As in the United States, there was early interest in a transcontinental railroad. Visualized primarily as a military necessity, it later became a means of developing the vast Plains area, which before had been considered uninhabitable. In 1851 the first bill for the chartering of a railroad company was introduced in the Canadian parliament, and in 1858 the first charter was granted to the North-West Transportation, Navigation, and Railway Company. It proposed a combined water-way, wagon road, and railway, the latter to be extended as business warranted. Nothing was done by this company.

Palliser reported against the construction of a road even as far as from Lake Superior to the Red River, but the interest of the British Government was still involved in view of the military desirability of overland communication with the Pacific. When British Columbia entered the Dominion in 1871, it was with the express understanding that construction of a railroad begin within two years and be completed in ten. Nevertheless, the quarrel over a northern versus a southern route, the inability to find private interests able to finance the undertaking, and the political situation of the times, led to nothing more than surveys being made for ten years.

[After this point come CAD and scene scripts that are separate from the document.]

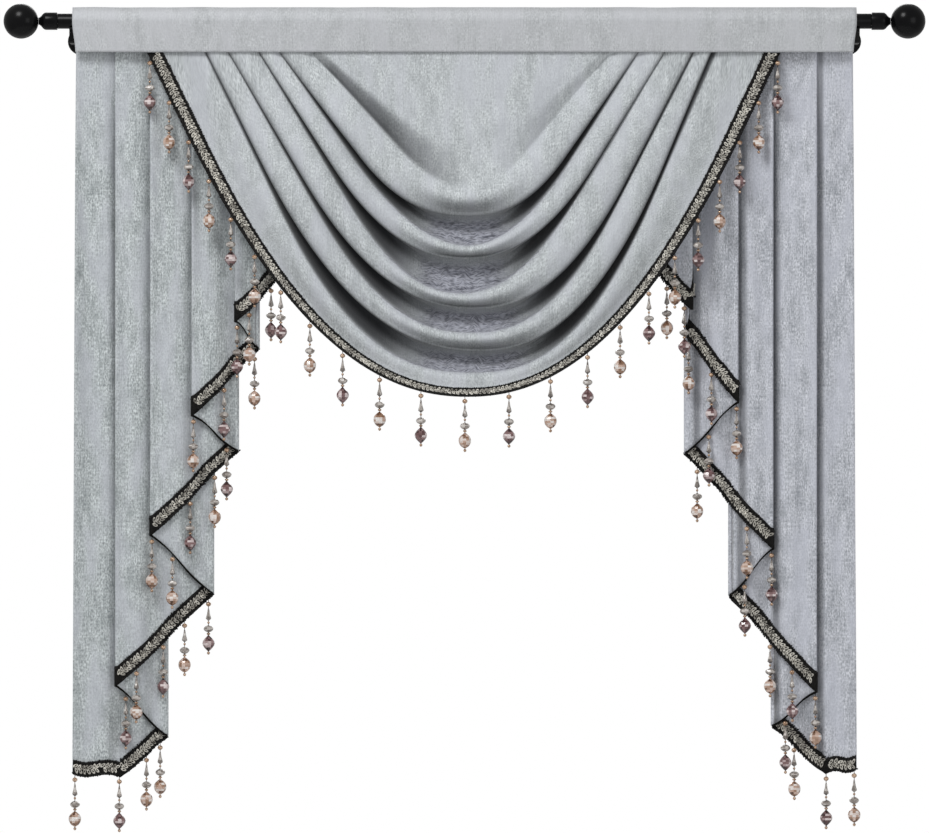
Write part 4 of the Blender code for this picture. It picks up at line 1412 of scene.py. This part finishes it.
swag_tape = Tape(*even_lines(swag_braid_lines()), -1)
left_tape = Tape(*left_lines, -1)
right_tape = Tape(*right_lines, 1)
swag_braid = make_braid("swag_braid", swag_tape)
left_braid = make_braid("left_braid", left_tape)
right_braid = make_braid("right_braid", right_tape)

# %% [markdown]
# ## Beads
# A string holds, from the top: a round bead, a slender teardrop, a tiny link, a saucer, a gold link, a
# large cut crystal and a small end bead. Crystals are amber or plum by turns. Each form is modelled once
# as a sphere with few faces, shaped ring by ring. Flat faces make it look cut. Each face gets its own
# shade, lighter in the middle of the crystal than at its ends, as if light broke in it.

# %% Bead materials
def make_bead_material(name, stops, roughness=0.12, clear=0.0, metallic=0.0):
    material, tree, shader = new_material(name)
    shade = put(tree, "Attribute", attribute_name="shade").outputs["Fac"]
    dress(tree, shader, Base_Color=ramp(tree, shade, *stops), Roughness=roughness, Metallic=metallic)
    dress(tree, shader, Transmission_Weight=clear, IOR=1.49, Coat_Weight=0.25, Coat_Roughness=0.05)
    return material


AMBER_STOPS = (
    (0.22, (0.10, 0.04, 0.02)),
    (0.42, (0.36, 0.20, 0.12)),
    (0.60, (0.72, 0.51, 0.41)),
    (0.80, (1.0, 0.95, 0.91)),
)
PLUM_STOPS = (
    (0.22, (0.02, 0.01, 0.01)),
    (0.44, (0.11, 0.05, 0.05)),
    (0.66, (0.33, 0.20, 0.20)),
    (0.84, (0.9, 0.79, 0.78)),
)
SMOKE_STOPS = ((0.1, (0.07, 0.06, 0.055)), (0.5, (0.34, 0.30, 0.27)), (0.9, (0.88, 0.83, 0.78)))
GOLD_STOPS = ((0.1, (0.14, 0.07, 0.04)), (0.5, (0.38, 0.23, 0.14)), (0.9, (0.80, 0.60, 0.44)))

amber = make_bead_material("amber crystal", AMBER_STOPS, clear=0.15)
plum = make_bead_material("plum crystal", PLUM_STOPS, clear=0.15)
smoke = make_bead_material("smoke bead", SMOKE_STOPS, clear=0.2)
gold = make_bead_material("brown gold bead", GOLD_STOPS, 0.2, 0.0, 0.4)

# %% Bead forms
Bead = namedtuple("Bead", "name centre radius half_height rings sides")
ROUND = (0.0, 0.62, 0.93, 1.0, 0.93, 0.62, 0.0)
CUT_ROUND = (0.0, 0.42, 0.78, 0.96, 1.0, 0.96, 0.82, 0.55, 0.0)
CUT_SPINDLE = (0.0, 0.34, 0.68, 0.92, 1.0, 0.92, 0.70, 0.38, 0.0)
TEARDROP = (0.0, 0.30, 0.40, 0.56, 0.82, 1.0, 0.0)
SAUCER = (0.0, 0.60, 0.90, 1.0, 0.90, 0.60, 0.0)
TEARDROP_BEADS = (Bead("teardrops", 18.6, 3.5, 9.0, TEARDROP, 10),)
SAUCER_BEADS = (Bead("saucers", 37.5, 6.4, 5.0, SAUCER, 9),)
GOLD_BEADS = (
    Bead("round_beads", 5.9, 3.4, 3.4, ROUND, 10),
    Bead("links", 29.6, 1.6, 1.9, ROUND, 8),
    Bead("caps", 43.9, 2.4, 1.9, ROUND, 8),
    Bead("ends", 68.4, 2.0, 2.3, ROUND, 8),
)
AMBER_CRYSTAL = (Bead("amber_crystals", 55.9, 8.0, 10.4, CUT_ROUND, 11),)
PLUM_CRYSTAL = (Bead("plum_crystals", 55.9, 8.0, 10.9, CUT_SPINDLE, 11),)
THREAD_RADIUS = 0.45
THREAD_END = 66.0


def model_bead(bead):
    """One bead at its place below the braid, as points and faces in millimetres."""
    bpy.ops.object.select_all(action="DESELECT")
    bpy.ops.mesh.primitive_uv_sphere_add(segments=bead.sides, ring_count=len(bead.rings) - 1, radius=1.0)
    form = named("bead")
    levels = [math.cos(math.pi * i / (len(bead.rings) - 1)) for i in range(len(bead.rings))]
    steps = len(bead.rings) - 1
    bpy.ops.object.mode_set(mode="EDIT")
    bpy.ops.mesh.select_mode(type="VERT")
    for level, radius, share in zip(levels[1:-1], bead.rings[1:-1], range(1, steps)):
        mesh = bmesh.from_edit_mesh(form.data)
        for vertex in mesh.verts:
            vertex.select_set(abs(vertex.co.z - level) < 1e-4)
        mesh.select_flush_mode()
        bmesh.update_edit_mesh(form.data)
        scale = radius / math.sqrt(1 - level * level)
        bpy.ops.transform.resize(value=(scale, scale, 1), center_override=(0, 0, level))
        bpy.ops.transform.translate(value=(0, 0, 1 - 2 * share / steps - level))
    bpy.ops.object.mode_set(mode="OBJECT")
    form.scale = (bead.radius, bead.radius, bead.half_height)
    form.location = (0, 0, -bead.centre)
    return taken(settle(form))


def model_thread():
    bpy.ops.object.select_all(action="DESELECT")
    length = THREAD_END + BRAID_LIP
    bpy.ops.mesh.primitive_cylinder_add(
        vertices=6, radius=THREAD_RADIUS, depth=length, location=(0, 0, BRAID_LIP - length / 2)
    )
    return taken(settle(named("thread")))


def model_beads(beads):
    """Several beads as one set of points and faces, with a glow for each face, 1 at a bead's middle."""
    points, faces, glow = [], [], []
    for bead in beads:
        own_points, own_faces = model_bead(bead)
        for face in own_faces:
            faces.append([v + len(points) for v in face])
            height = np.mean([own_points[v][2] for v in face]) + bead.centre
            glow.append(1 - abs(height) / bead.half_height)
        points += list(own_points)
    return np.array(points), faces, np.array(glow)


# %% [markdown]
# Where a string hangs over cloth, it leans a little forward so that its beads lie on the cloth and not
# in it. The lean is found by trying small angles against the cloths and tapes near it, and each string
# is also turned a little, so that no two catch the light alike.

# %% Hanging the strings
SWAG_DROPS = 23
SWAG_DROP_MARGIN = 8.0
CLEARANCE = 0.8
TILT_STEPS = 25
TILT_STEP_DEGREES = 0.5
FEELERS = (
    Ring(5.9, 3.4),
    Ring(22.0, 3.5),
    Ring(37.5, 6.5),
    Ring(50.0, 6.5),
    Ring(56.0, 8.0),
    Ring(62.0, 6.0),
    Ring(69.0, 2.0),
)


def grid_tree(grid):
    return BVHTree.FromPolygons(grid.reshape(-1, 3).tolist(), grid_quads(*grid.shape[:2]).tolist())


obstacles = [(grid_tree(grid), CLOTH / 2) for grid in (swag_grid, left_grid, right_grid)]
obstacles += [(grid_tree(tape.grid()), TAPE_THICK / 2) for tape in (left_tape, right_tape)]


def lean_of(root):
    """The angle that swings a string forward until its beads clear the cloth near it."""
    best = None
    for step in range(TILT_STEPS):
        angle = math.radians(step * TILT_STEP_DEGREES)
        room = math.inf
        for along, radius in FEELERS:
            centre = root + Vector((0, -along * math.sin(angle), -along * math.cos(angle)))
            for tree, half in obstacles:
                room = min(room, tree.find_nearest(centre)[3] - radius - half)
        if best is None or room > best[0]:
            best = (room, angle)
        if room >= CLEARANCE:
            break
    return best[1]


def string_frame(root, turn):
    matrix = Matrix.Rotation(-lean_of(root), 4, "X") @ Matrix.Rotation(turn, 4, "Z")
    matrix.translation = root
    return matrix


def tail_roots(table, columns, tape):
    """Where the strings hang from a tail's braid, and the colour of each."""
    roots = []
    for number, run in enumerate(table):
        for x, colour in run.beads:
            found = []
            for i in range(len(columns) - 1):
                if number not in (columns[i].run, columns[i + 1].run):
                    continue
                a, b = Vector(tape.lowers[i]), Vector(tape.lowers[i + 1])
                if abs(b.x - a.x) < 0.01:
                    continue
                place = a.lerp(b, min(1.0, max(0.0, (x - a.x) / (b.x - a.x))))
                found.append((abs(place.x - x), i, place))
            roots.append((min(found)[2], colour))
    return roots


def swag_roots(tape):
    """Strings at equal distances along the swag's hem, as seen from the front."""
    seen = tape.lowers[:, (0, 2)]
    arc = np.insert(np.cumsum(np.linalg.norm(np.diff(seen, axis=0), axis=1)), 0, 0.0)
    wanted = np.linspace(SWAG_DROP_MARGIN, arc[-1] - SWAG_DROP_MARGIN, SWAG_DROPS)
    roots = []
    for i, place in enumerate(np.interp(wanted, arc, tape.places)):
        roots.append((Vector(tape.read(tape.lowers, place)), "A" if i % 2 else "P"))
    return roots


# %% Strings of beads
def make_strings(label, roots):
    draw = random.Random(label)
    frames = [(string_frame(root, draw.uniform(0, math.pi)), colour) for root, colour in roots]
    everywhere = [matrix for matrix, _ in frames]
    amber_only = [matrix for matrix, colour in frames if colour == "A"]
    plum_only = [matrix for matrix, colour in frames if colour == "P"]
    pieces = [copies(f"{label}_threads", *model_thread(), everywhere, black_thread, BRAID_SLOT)]
    for name, beads, places, material, slot, smoothly in (
        ("teardrops", TEARDROP_BEADS, everywhere, smoke, "smoke_bead", True),
        ("saucers", SAUCER_BEADS, everywhere, smoke, "smoke_bead", False),
        ("gold_beads", GOLD_BEADS, everywhere, gold, "gold_bead", True),
        ("amber_crystals", AMBER_CRYSTAL, amber_only, amber, "amber_bead", False),
        ("plum_crystals", PLUM_CRYSTAL, plum_only, plum, "plum_bead", False),
    ):
        points, faces, glow = model_beads(beads)
        pieces.append(copies(f"{label}_{name}", points, faces, places, material, slot, smoothly, glow))
    return pieces


swag_strings = make_strings("swag", swag_roots(swag_tape))
left_strings = make_strings("left_tail", tail_roots(LEFT_TAIL, left_columns, left_tape))
right_strings = make_strings("right_tail", tail_roots(RIGHT_TAIL, right_columns, right_tape))

# %% [markdown]
# ## What each piece stands for
# Each cloth is attached to the root, and each finished piece takes the place of the plain solid that
# carries it, which is hidden.


def declare_cloth(piece, node):
    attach(piece, "root")
    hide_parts(node)


declare_cloth(pocket, "rod_pocket")
declare_cloth(swag, "swag")
declare_cloth(left_tail, "tail_left")
declare_cloth(right_tail, "tail_right")
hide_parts("swag_trim")
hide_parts("tail_left_trim")
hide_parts("tail_right_trim")


# %% Floor finish
def make_floor_material():
    material, tree, shader = new_material("pale floor")
    place = put(tree, "TexCoord").outputs["Object"]
    clouds = put(tree, "TexNoise", Vector=place, Scale=3.0, Detail=3.0).outputs[0]
    dress(tree, shader, Base_Color=ramp(tree, clouds, (0.3, 0.78), (0.7, 0.84)), Roughness=0.8)
    return material


floor.data.materials.append(make_floor_material())
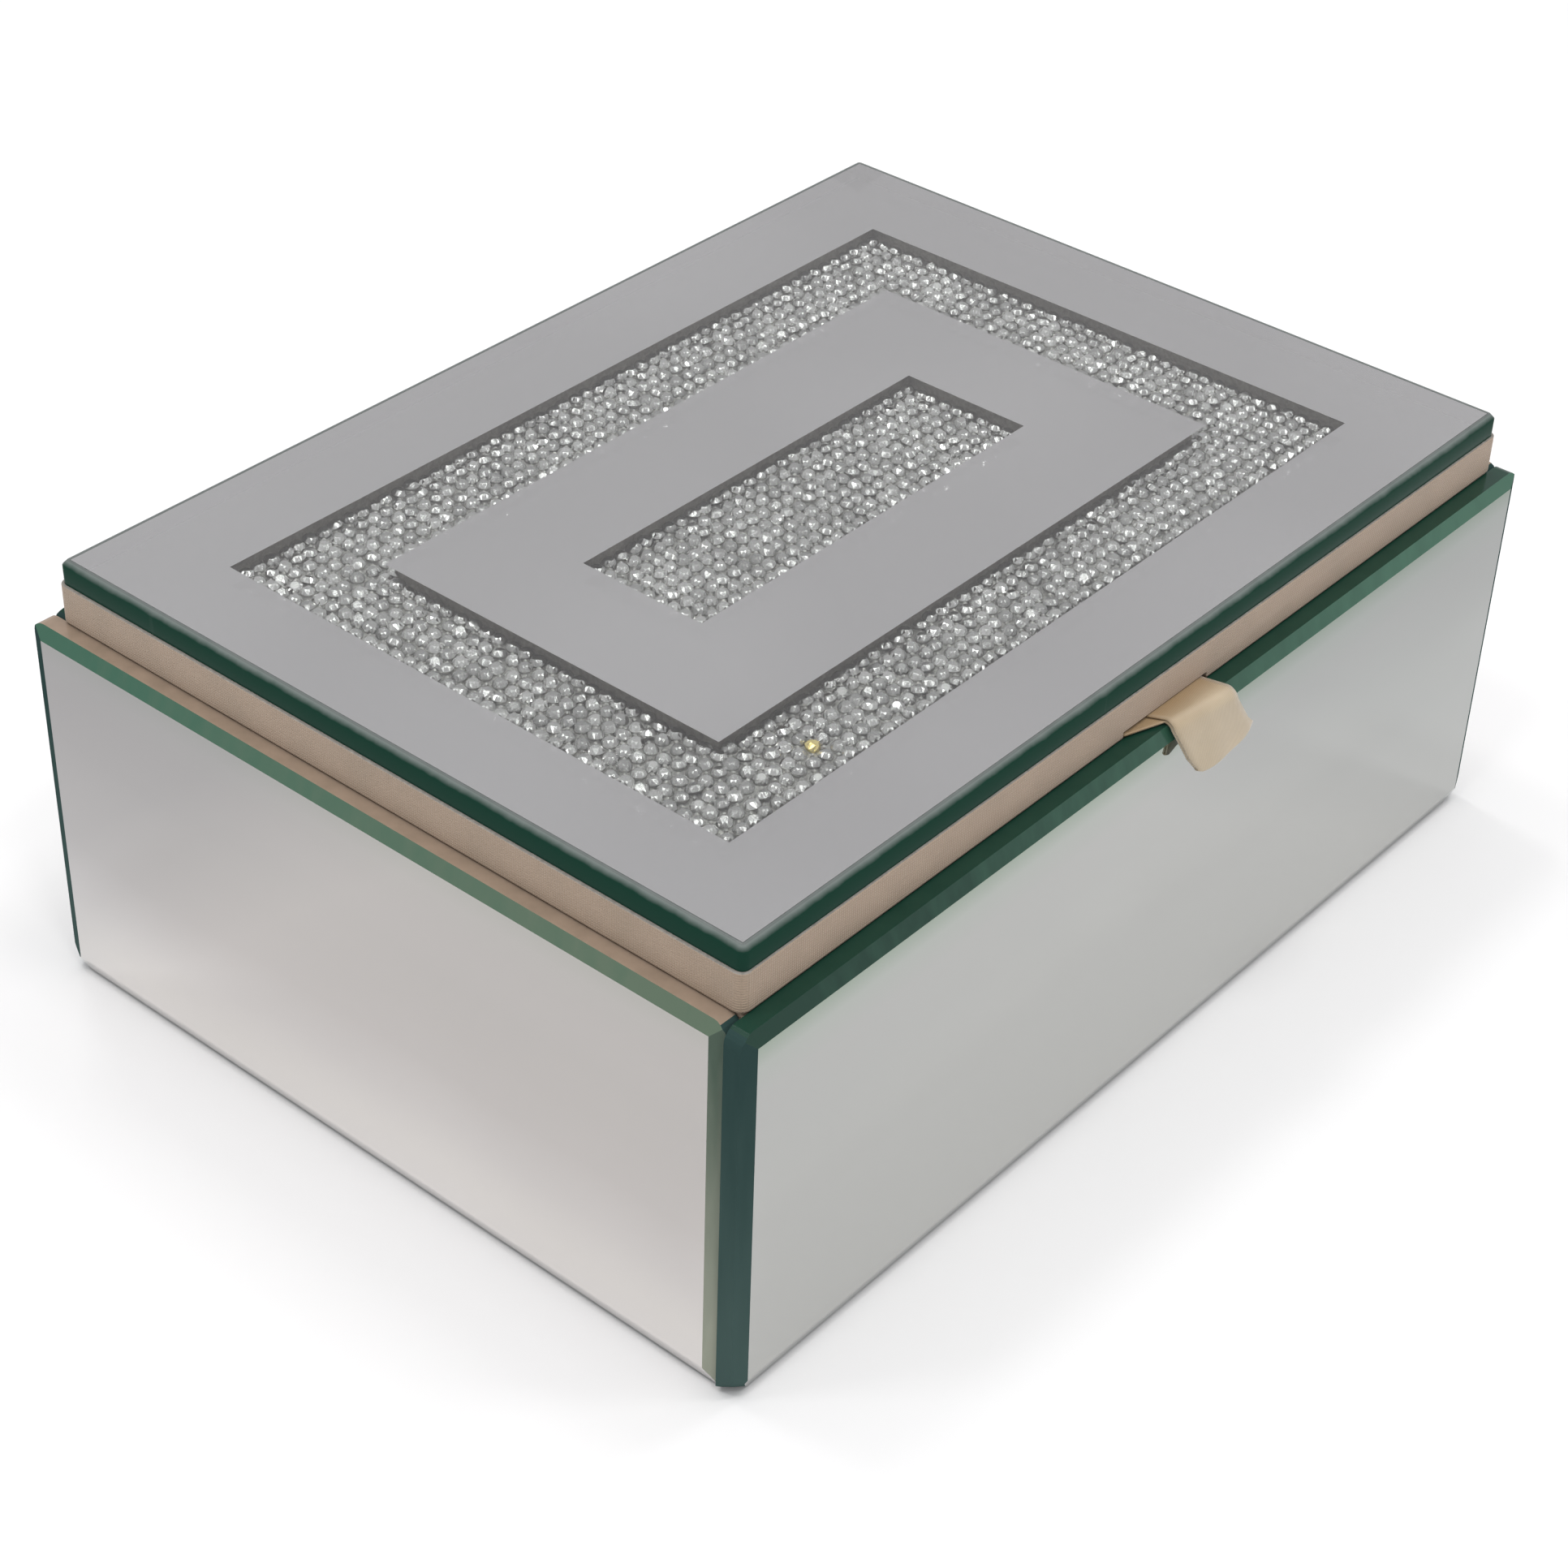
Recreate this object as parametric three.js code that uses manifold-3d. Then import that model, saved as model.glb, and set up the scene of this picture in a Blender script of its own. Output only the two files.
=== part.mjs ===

In 1881 a contract was finally made between the Canadian Government and a group first known only as the "Syndicate" for the construction of the road later to be the Canadian Pacific. Twenty-five million acres of land between Winnepeg and the Rocky Mountains were given to the Syndicate, and the Government was to build part of the western section of the line.

Work began less than six months after the granting of the charter. The speed of construction was remarkable. Across Alberta an average of over three miles of track a day was laid. By 1885 the line was in operation to Calgary and the last spike was driven, although regular operations were not under way over the whole line until a short time later.